There is an unspoken arrogance in this arrangement, even when it is motivated by genuine pastoral concern. The arrogance consists in the assumption that one man’s judgment is sufficient to mediate between his flock and all the resources God has provided for their growth. It consists in the belief that God has not already equipped His people with the Holy Spirit, with the scriptures, with the capacity to discern truth from error. The qualified recommendation, intended as protection, becomes instead a statement of profound distrust, both in God’s provision and in the spiritual capacity of the people being served.
The Better Path
There is a richer, more generous, and ultimately more faithful way to engage with the good work of others. It begins with genuine recognition of one’s own limitations. No pastor, no matter how faithful, sees all truth. No teacher, however sound his doctrine, has grasped every facet of scripture’s multifaceted wisdom. To acknowledge this is not weakness but wisdom. It is the recognition that we “know in part, and we prophesy in part,” and that our seeing is like looking through a glass, darkly.
From this recognition flows a different kind of recommendation. It is one that says, quite simply: “This man or this book contains truth. Take it and test it against scripture. Where you find agreement with God’s word, receive it with gratitude. Where you discern error, reject it. I trust you to do this because I trust the Holy Spirit who dwells in you.” Such a recommendation elevates the people being addressed. It treats them as thinking beings capable of discernment. It honors the work being recommended by permitting it to stand on its own merit.
This is not naïveté or a failure of pastoral responsibility. Rather, it is the application of a principle set forth in Proverbs: “That thou mayest walk in the way of good men, and keep the paths of the righteous.” The shepherd’s task is to point the way, to encourage walking in good paths. But the walking itself must be done by each individual believer. No mediator can do it for them. No qualifier can protect them into righteousness.
The pastor who truly loves his people will not appoint himself their arbiter of all truth. Instead, he will do something far more humble and far more powerful. He will point them toward the scriptures. He will introduce them to the good work of others without feeling compelled to diminish those others to maintain his own sense of authority. He will trust that the Holy Spirit is quite capable of guiding individual believers into all truth, and that no man’s disclaimer can improve upon that guidance.

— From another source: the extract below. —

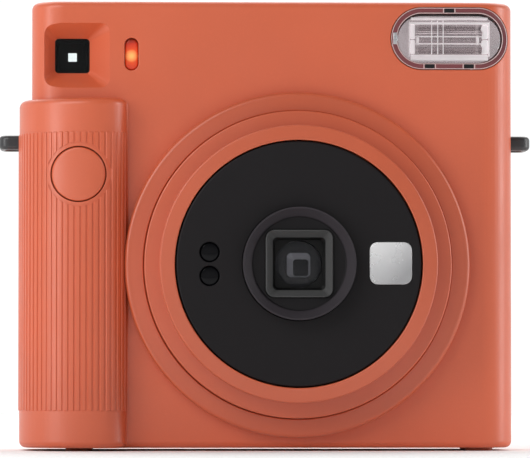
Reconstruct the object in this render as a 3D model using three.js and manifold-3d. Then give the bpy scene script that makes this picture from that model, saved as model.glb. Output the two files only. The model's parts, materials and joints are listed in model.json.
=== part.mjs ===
// Instant camera for square film, as an assembly of separate named pieces. Millimetres, +Z up.
// The lens looks along -Y and +X is on the right as seen from the front. The origin is on the surface
// that the camera stands on, under the middle of its bounding box. It is shown switched on, with the
// lens barrel forward.
import * as THREE from "three";
import { mergeVertices } from "three/addons/utils/BufferGeometryUtils.js";
import Module from "manifold-3d";

const wasm = await Module();
wasm.setup();

// ---------------------------------------------------------------- driving dimensions
const HALF_WIDTH = 65.35; // the grip's left side and the body's right side
const BODY_LEFT = -62; // the body's left side above the grip
const HEIGHT = 118.6;
const FOOT_HEIGHT = 0.8;
const BACK = 30.75;
const FRONT = BACK - 43.5; // the flat front face
const SEAM = 4; // the front and rear covers part here
const WALL = 2;
const CORNER = 8.6; // vertical corners of the body
const EDGE = 1.8; // rounding along the top and bottom
const GAP = 0.15; // half of a visible parting gap
const FIT = 0.1; // clearance round a piece that is set into another
const SEGMENTS = 32; // facets of a large round piece
const SMALL = 16; // facets of a small one

const LENS = { x: 8, z: 48.9 };
const BEZEL = { bore: 40.6, outer: 45.4, front: FRONT - 4.25 };
const RING = { tier1: 40.3, tier2: 36.3, bore: 32.35, step1: -21.4, step2: -26.2, front: -26.7 };
const DISC = { radius: 32.05, front: -26.5, back: -24.6 };
const BARREL = { radius: 14.75, rim: 14.3, throat: 12.3, front: -30.75, floor: -28.2, back: -12.4 };
const HOOD = { outer: 17.6, corner: 2.4, front: -29.2, mouth: 16.2, throat: 13.6, step: -24, back: -19.6 };

const GRIP = { right: -37.05, apexX: -46.65, depth: 7, radius: 18.7, top: 92.7 };
const BUTTON = { x: -49.6, z: 72.6, radius: 7.1 };
const FINDER = { x: -51.3, z: 104.5, window: 9.2, tube: 12.4 };
const FUNNEL = { x: -50.05, z: 104.25, w: 17.3, h: 17.15, depth: 5.6 };
const LAMP = { x: -35.65, z: 104.6, w: 3.7, h: 8.6 };
const FLASH = { x: 48.55, z: 108.95, w: 31.1, h: 16.3, rim: 1.55 };
const MIRROR = { x: 31.95, z: 49.05, size: 11.1, thick: 0.8 };
const SENSOR = { x: -15.3, z: [51.95, 45.75], radius: 2.65 };
const LUG = { z: 81.8, height: 3.8, reach: 5.5, half: 6 };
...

The Invitation to Humility
The irony cuts deepest when we reflect on what the self-appointed arbiter has actually done. He set out to protect his people from error. In doing so, he has placed himself above error, or attempted to, which is precisely where pride most loves to hide. He has claimed a vantage point of truth that belongs only to Christ. He has forgotten, perhaps, that even the most faithful Pastor is himself a learner, still growing, still discovering, still being shaped by God’s Spirit.
There is an invitation here, not a condemnation. The invitation is to step down from the arbiter’s throne, a throne that was never meant to be occupied by mortal man. It is an invitation to the far greater joy of being a fellow traveler with one’s people, a companion in the discovery of truth, a pointer toward resources rather than a filter of them.
When we stop needing to qualify every recommendation, when we can genuinely celebrate the goodness and truth in the work of others without needing to remind people that we have seen farther or understood better, something beautiful happens. We become transparent. We become vehicles for truth rather than obstacles to it. We become, in the truest sense, servants of the servants of God.
The passage in Titus speaks of a bishop who is a “lover of good men.” This phrase contains a whole theology of Christian relationship. It assumes that goodness exists in others, that it is worthy of love rather than suspicion, that it can be recognized and celebrated without threatening one’s own standing or authority. It suggests a security in one’s own calling that does not require the constant reinforcement that comes from positioning oneself above others.
A Closing Word
Let the churches hear this gently but plainly: Ministers, pastors, teachers, recommend with courage. Point your people toward the good work of others without feeling compelled to diminish it with your qualifications. Trust that God is not dependent on your mediation to protect His people. Trust that the Holy Spirit indwelling each believer is a more effective arbiter than any man could ever be.
And let the people hear this as well: You need not wait for permission to learn. You need not accept as truth only what has been filtered through someone else’s prejudices, however well-intentioned. Test all things. Read widely. Listen carefully. Compare all that you hear against the scripture itself. The greatest gift a shepherd can give his flock is not his constant mediation but his willingness to let them stand on their own before God.
In this way, we move from a Christianity of dependence to a Christianity of maturity. We move from a system where one man appoints himself arbiter to a system where each believer, guided by scripture and the Holy Spirit, becomes his own faithful discerner of truth. We trade the false security of the arbiter’s pronouncements for the genuine security of standing directly before God’s word.
This is the path of humility. This is the path of genuine shepherd-care. And paradoxically, it is the path that does more to preserve truth and protect from error than all the careful disclaimers in Christendom.